Given information:
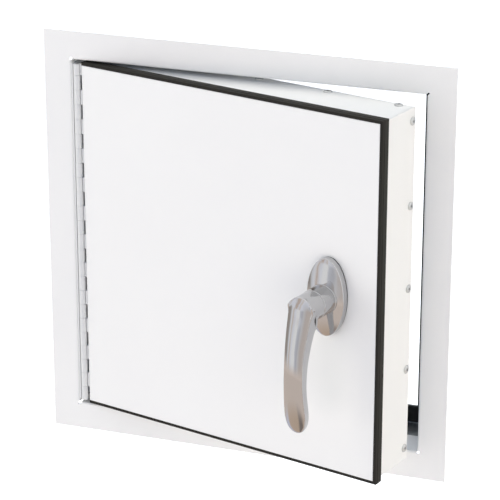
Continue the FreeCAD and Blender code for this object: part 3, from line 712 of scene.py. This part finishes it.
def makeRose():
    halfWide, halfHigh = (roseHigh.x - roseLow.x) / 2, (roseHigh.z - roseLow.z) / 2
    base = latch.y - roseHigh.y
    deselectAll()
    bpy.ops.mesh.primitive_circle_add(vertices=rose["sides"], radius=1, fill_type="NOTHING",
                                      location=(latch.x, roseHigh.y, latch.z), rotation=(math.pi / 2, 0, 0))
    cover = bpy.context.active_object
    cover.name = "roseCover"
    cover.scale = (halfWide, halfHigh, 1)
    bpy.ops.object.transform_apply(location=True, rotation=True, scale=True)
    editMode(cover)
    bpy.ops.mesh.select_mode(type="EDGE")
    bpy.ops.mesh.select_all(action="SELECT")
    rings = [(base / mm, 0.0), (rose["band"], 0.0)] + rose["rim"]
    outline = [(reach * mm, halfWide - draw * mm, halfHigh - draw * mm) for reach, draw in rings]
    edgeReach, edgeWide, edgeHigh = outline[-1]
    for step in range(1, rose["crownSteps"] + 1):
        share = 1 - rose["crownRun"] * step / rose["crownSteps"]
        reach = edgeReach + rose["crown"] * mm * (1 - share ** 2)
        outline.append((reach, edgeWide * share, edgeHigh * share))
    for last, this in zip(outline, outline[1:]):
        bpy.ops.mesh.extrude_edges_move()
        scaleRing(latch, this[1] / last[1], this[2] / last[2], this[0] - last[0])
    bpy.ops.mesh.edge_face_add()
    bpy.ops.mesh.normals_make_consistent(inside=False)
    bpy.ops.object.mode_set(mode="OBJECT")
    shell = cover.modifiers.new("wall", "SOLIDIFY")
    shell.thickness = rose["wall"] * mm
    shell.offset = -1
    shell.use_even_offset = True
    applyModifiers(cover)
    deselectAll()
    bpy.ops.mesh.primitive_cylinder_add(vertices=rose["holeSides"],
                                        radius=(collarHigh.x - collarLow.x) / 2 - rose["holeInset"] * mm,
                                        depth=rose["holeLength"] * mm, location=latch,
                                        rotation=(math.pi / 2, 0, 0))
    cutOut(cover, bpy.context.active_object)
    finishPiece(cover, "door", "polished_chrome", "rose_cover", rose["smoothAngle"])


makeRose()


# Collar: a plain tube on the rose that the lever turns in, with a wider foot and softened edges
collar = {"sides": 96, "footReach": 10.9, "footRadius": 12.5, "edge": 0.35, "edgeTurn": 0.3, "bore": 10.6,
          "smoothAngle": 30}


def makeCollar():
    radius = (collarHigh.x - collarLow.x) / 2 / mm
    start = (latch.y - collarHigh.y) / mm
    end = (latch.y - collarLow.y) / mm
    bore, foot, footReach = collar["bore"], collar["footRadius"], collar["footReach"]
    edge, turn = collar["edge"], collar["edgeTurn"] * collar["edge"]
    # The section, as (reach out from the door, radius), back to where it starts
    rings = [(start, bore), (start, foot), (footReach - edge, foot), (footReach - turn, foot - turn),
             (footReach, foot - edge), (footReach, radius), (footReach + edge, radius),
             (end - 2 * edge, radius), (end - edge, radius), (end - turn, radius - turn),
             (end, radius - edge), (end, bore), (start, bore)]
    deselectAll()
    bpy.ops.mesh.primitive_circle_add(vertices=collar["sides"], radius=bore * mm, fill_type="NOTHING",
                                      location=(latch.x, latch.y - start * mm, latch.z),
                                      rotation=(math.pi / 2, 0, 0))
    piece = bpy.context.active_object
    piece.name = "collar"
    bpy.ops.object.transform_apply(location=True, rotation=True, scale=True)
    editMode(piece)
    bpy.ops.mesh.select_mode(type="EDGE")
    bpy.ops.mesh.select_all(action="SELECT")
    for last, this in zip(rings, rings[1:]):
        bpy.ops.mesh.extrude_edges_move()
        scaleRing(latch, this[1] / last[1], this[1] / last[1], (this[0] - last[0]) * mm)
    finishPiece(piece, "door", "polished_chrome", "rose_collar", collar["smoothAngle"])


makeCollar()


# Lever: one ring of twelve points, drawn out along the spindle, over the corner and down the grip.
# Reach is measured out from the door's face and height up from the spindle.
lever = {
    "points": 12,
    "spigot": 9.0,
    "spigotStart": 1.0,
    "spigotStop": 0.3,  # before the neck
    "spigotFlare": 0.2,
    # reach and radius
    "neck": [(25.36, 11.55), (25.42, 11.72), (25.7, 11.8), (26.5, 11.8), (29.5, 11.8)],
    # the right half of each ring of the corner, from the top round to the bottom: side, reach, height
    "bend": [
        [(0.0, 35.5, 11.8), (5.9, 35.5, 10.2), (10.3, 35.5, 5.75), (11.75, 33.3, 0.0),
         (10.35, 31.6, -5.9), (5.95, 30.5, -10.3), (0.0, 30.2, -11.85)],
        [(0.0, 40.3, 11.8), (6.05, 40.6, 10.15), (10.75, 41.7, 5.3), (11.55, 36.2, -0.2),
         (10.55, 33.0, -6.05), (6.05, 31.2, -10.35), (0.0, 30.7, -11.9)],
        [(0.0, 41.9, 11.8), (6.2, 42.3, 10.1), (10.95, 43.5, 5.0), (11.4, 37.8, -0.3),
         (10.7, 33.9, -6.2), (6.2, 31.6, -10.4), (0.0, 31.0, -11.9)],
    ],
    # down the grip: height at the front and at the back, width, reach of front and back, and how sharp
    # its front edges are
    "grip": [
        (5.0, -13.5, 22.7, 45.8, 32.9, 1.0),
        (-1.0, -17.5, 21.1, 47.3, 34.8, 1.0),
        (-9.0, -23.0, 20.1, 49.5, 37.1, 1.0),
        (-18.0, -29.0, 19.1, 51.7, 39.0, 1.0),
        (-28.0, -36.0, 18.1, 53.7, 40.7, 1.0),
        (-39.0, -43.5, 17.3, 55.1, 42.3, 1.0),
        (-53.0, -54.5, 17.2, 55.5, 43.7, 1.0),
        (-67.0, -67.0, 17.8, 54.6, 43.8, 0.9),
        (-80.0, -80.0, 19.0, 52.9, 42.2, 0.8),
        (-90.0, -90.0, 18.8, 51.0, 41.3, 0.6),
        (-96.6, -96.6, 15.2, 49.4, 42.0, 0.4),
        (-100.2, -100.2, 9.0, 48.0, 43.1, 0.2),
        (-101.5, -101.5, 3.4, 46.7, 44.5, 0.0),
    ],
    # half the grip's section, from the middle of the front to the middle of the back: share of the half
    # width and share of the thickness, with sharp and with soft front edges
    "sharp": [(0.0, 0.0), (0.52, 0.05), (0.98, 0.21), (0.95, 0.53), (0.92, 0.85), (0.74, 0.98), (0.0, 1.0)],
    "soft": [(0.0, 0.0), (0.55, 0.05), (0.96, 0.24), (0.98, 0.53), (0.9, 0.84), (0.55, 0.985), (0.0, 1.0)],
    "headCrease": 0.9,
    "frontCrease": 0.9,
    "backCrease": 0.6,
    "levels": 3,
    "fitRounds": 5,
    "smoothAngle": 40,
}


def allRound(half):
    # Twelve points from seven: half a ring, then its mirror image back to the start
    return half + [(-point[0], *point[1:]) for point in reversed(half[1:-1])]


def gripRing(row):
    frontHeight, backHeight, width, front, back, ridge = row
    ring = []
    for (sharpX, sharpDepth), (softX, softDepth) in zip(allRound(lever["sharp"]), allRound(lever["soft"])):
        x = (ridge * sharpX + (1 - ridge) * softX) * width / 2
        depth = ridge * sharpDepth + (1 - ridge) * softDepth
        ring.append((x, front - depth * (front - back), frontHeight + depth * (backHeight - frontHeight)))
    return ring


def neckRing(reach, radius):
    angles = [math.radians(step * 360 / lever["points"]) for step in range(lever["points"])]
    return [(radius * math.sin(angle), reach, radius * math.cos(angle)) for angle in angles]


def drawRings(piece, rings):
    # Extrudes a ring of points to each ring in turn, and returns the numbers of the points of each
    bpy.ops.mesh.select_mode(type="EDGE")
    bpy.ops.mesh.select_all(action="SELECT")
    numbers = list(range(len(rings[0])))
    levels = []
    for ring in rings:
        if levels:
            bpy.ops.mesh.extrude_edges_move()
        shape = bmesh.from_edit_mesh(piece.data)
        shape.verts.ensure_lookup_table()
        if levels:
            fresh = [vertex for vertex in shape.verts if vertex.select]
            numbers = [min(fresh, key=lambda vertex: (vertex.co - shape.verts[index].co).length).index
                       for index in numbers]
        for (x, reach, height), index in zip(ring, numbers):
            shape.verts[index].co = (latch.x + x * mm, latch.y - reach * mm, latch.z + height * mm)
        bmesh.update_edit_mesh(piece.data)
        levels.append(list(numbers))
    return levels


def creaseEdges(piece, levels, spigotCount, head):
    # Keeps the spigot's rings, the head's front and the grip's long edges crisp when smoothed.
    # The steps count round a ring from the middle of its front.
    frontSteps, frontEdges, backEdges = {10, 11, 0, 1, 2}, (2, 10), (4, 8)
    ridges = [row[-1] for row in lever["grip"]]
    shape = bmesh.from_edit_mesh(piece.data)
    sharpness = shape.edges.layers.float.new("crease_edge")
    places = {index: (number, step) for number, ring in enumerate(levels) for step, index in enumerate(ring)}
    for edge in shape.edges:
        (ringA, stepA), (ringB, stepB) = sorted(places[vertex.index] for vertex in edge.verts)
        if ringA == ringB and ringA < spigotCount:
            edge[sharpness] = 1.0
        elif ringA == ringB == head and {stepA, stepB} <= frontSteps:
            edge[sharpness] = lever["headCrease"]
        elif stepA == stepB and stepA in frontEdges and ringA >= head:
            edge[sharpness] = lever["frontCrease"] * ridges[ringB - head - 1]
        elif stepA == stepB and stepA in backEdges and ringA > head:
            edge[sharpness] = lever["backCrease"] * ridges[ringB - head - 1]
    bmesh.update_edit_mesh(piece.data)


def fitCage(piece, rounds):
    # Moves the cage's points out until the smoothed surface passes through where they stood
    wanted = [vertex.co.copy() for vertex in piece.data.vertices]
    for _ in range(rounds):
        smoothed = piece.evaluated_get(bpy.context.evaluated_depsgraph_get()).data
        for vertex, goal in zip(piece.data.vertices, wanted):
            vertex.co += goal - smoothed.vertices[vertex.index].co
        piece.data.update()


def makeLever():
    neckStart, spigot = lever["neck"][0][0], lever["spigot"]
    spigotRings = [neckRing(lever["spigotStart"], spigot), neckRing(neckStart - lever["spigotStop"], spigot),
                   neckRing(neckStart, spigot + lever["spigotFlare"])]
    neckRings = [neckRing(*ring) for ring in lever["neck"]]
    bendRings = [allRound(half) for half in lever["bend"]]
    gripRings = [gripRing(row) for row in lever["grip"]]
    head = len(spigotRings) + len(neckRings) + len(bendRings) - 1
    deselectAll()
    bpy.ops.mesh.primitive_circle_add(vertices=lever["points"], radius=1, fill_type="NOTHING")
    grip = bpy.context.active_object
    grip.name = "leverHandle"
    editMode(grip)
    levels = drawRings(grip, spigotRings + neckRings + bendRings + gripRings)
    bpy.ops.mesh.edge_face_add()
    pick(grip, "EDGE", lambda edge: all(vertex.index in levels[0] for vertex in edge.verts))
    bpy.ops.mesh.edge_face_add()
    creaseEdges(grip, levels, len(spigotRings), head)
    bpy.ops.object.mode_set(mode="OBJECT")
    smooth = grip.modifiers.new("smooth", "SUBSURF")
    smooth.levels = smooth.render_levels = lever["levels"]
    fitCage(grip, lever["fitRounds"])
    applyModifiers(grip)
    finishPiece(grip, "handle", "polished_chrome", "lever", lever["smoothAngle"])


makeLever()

Your task:
Copy every line of the data that holds the string "this".

In response:
Continue the FreeCAD and Blender code for this object: part 3, from line 712 of scene.py. This part finishes it.
    for last, this in zip(outline, outline[1:]):
        scaleRing(latch, this[1] / last[1], this[2] / last[2], this[0] - last[0])
    for last, this in zip(rings, rings[1:]):
        scaleRing(latch, this[1] / last[1], this[1] / last[1], (this[0] - last[0]) * mm)